— BEGIN —
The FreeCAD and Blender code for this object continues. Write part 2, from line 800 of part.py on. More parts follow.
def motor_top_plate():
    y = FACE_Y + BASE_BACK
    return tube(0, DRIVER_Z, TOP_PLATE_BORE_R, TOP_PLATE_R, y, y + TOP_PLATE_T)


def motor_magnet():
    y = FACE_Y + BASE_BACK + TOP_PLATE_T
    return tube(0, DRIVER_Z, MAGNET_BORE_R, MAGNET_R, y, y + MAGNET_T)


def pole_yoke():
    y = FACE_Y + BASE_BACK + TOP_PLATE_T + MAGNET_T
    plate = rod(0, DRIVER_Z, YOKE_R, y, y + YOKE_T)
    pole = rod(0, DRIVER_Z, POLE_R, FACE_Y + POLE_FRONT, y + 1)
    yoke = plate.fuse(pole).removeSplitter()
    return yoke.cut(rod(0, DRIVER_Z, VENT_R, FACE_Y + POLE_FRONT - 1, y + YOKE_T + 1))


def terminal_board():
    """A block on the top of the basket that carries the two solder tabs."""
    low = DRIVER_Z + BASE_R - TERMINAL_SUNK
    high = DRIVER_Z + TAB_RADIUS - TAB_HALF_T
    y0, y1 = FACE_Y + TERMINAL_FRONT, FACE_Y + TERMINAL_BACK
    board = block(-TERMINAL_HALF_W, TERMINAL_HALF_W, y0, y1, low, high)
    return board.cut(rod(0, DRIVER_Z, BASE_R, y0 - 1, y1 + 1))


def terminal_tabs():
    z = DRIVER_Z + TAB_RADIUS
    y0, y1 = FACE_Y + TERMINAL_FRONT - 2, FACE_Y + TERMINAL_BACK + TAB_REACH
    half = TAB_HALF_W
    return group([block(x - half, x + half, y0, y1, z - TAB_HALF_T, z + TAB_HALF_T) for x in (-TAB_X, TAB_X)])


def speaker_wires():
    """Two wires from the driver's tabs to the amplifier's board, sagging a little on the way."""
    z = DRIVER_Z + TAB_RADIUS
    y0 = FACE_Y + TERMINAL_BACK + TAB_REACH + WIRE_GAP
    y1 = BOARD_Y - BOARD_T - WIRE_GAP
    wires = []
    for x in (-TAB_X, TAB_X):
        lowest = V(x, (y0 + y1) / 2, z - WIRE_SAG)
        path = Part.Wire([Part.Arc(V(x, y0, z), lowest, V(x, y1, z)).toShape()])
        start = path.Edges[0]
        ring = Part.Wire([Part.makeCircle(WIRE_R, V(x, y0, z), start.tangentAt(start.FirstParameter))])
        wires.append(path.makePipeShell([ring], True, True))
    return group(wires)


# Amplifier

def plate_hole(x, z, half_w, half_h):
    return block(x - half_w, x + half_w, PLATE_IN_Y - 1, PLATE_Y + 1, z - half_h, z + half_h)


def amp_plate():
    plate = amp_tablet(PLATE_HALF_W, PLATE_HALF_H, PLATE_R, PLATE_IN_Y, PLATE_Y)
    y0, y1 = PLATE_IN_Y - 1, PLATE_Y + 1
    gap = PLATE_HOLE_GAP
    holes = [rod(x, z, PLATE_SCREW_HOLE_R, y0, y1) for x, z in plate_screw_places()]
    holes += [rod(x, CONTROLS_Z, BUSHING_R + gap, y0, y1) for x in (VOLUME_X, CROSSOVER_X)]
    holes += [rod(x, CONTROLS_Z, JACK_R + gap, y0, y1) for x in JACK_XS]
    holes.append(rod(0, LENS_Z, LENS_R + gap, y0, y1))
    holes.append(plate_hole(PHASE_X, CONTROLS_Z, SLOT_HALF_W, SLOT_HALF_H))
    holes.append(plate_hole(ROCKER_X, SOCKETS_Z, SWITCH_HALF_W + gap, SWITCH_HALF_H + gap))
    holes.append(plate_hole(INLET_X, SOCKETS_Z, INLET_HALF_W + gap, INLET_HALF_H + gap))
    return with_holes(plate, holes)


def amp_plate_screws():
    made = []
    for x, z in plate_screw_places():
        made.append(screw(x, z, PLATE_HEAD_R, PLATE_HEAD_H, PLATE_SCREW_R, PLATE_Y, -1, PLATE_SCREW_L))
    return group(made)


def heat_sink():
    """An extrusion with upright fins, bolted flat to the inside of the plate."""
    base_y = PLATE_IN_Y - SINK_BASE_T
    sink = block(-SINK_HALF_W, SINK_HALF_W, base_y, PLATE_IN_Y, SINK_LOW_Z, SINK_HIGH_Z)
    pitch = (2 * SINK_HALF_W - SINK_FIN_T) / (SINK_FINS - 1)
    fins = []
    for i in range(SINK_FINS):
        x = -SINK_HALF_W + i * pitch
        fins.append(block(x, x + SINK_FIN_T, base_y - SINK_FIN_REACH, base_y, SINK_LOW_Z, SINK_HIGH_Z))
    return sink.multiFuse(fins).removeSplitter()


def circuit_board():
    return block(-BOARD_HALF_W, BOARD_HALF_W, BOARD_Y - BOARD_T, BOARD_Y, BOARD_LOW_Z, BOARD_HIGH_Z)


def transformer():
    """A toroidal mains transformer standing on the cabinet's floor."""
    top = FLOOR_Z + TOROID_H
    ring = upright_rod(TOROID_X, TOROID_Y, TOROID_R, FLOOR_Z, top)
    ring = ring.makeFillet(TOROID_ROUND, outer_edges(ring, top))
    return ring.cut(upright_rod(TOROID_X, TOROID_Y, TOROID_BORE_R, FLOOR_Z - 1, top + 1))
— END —
— BEGIN —
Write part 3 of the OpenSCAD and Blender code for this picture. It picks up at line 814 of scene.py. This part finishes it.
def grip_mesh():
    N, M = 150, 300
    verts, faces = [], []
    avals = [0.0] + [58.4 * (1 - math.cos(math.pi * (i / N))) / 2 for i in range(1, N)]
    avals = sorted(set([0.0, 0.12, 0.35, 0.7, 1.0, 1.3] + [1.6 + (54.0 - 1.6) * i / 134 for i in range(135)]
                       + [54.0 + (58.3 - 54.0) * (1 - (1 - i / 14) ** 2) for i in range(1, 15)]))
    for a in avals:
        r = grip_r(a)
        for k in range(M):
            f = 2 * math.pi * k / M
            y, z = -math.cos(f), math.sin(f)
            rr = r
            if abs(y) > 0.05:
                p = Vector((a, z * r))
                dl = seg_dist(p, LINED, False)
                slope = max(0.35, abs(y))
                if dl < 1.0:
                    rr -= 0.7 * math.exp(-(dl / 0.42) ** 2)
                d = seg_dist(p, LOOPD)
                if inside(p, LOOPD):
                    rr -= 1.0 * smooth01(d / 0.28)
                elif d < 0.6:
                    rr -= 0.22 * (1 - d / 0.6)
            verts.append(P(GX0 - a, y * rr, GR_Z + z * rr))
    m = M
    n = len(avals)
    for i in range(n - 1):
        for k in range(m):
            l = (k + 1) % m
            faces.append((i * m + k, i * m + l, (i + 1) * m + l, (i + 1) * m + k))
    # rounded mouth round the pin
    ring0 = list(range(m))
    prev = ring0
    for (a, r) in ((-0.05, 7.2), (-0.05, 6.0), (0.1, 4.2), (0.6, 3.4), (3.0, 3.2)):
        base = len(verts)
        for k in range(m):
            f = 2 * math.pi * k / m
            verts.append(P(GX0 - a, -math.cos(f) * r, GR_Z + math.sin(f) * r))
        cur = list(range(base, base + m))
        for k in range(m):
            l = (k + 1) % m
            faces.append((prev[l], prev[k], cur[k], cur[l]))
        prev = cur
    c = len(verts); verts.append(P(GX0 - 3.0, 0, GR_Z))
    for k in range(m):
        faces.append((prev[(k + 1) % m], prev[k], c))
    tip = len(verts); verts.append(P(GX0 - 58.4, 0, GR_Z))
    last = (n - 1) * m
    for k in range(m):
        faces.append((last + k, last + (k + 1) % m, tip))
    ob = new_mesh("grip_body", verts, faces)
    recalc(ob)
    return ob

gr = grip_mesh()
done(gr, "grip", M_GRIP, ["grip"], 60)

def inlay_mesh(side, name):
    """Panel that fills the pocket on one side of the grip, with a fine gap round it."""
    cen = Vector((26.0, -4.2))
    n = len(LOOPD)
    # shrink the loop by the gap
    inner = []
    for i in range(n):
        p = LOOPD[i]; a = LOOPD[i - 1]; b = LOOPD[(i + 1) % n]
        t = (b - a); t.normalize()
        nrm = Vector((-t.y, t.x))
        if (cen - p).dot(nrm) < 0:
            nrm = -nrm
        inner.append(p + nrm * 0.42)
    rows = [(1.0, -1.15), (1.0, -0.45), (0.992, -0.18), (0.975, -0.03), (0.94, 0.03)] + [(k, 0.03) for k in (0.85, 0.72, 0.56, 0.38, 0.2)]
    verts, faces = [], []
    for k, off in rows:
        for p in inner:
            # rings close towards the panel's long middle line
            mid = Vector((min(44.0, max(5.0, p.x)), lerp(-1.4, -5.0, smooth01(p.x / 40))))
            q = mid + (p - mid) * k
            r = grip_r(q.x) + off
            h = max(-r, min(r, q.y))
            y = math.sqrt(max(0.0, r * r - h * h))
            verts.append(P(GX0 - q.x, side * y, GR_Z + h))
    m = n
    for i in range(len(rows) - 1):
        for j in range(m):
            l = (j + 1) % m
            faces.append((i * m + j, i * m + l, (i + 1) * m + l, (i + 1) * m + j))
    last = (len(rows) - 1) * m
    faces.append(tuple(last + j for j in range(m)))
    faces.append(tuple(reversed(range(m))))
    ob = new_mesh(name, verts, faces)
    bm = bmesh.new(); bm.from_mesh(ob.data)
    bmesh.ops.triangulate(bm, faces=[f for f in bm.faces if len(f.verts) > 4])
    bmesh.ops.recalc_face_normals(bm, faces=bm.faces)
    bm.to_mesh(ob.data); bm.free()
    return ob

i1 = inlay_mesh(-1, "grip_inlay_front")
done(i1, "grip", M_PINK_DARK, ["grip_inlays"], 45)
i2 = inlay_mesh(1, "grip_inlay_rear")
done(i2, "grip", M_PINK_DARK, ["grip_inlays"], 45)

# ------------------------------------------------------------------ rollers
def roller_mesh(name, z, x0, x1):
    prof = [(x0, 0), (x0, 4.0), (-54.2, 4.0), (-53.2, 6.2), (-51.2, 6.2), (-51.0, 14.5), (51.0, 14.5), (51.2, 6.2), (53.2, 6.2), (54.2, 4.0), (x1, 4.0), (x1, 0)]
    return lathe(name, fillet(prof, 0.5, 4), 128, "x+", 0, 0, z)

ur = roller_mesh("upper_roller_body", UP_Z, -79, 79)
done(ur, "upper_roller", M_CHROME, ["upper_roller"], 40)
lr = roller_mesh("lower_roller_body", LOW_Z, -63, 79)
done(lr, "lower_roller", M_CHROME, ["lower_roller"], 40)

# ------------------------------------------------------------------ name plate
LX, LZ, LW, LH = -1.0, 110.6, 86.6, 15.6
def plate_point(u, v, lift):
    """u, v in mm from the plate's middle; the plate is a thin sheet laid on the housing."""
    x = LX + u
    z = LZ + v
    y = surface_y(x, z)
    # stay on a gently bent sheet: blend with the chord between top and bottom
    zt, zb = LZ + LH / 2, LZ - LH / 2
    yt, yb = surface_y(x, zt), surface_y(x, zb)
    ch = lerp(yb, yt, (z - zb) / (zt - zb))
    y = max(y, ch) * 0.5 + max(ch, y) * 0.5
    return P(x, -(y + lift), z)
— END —
— BEGIN —
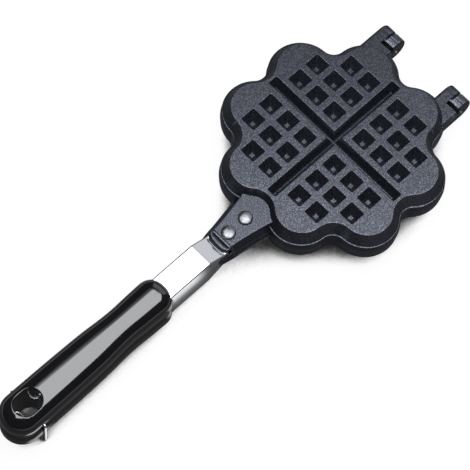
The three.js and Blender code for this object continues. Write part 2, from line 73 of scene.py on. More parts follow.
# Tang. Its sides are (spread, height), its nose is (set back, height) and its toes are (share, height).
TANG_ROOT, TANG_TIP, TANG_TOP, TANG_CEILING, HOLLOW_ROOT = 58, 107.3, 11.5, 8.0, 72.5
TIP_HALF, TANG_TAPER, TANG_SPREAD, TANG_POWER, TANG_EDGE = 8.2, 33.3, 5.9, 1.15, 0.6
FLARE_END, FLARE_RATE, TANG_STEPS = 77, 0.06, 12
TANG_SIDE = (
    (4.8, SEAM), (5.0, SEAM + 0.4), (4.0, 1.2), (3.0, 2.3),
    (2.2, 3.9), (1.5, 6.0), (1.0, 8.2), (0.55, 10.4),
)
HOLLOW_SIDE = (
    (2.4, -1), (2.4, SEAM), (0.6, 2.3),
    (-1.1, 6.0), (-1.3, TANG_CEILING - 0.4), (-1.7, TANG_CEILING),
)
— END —
Aim -
Look through the listing and extract every line with "scene" in it.

Worked solution -
Write part 3 of the OpenSCAD and Blender code for this picture. It picks up at line 814 of scene.py. This part finishes it.
The three.js and Blender code for this object continues. Write part 2, from line 73 of scene.py on. More parts follow.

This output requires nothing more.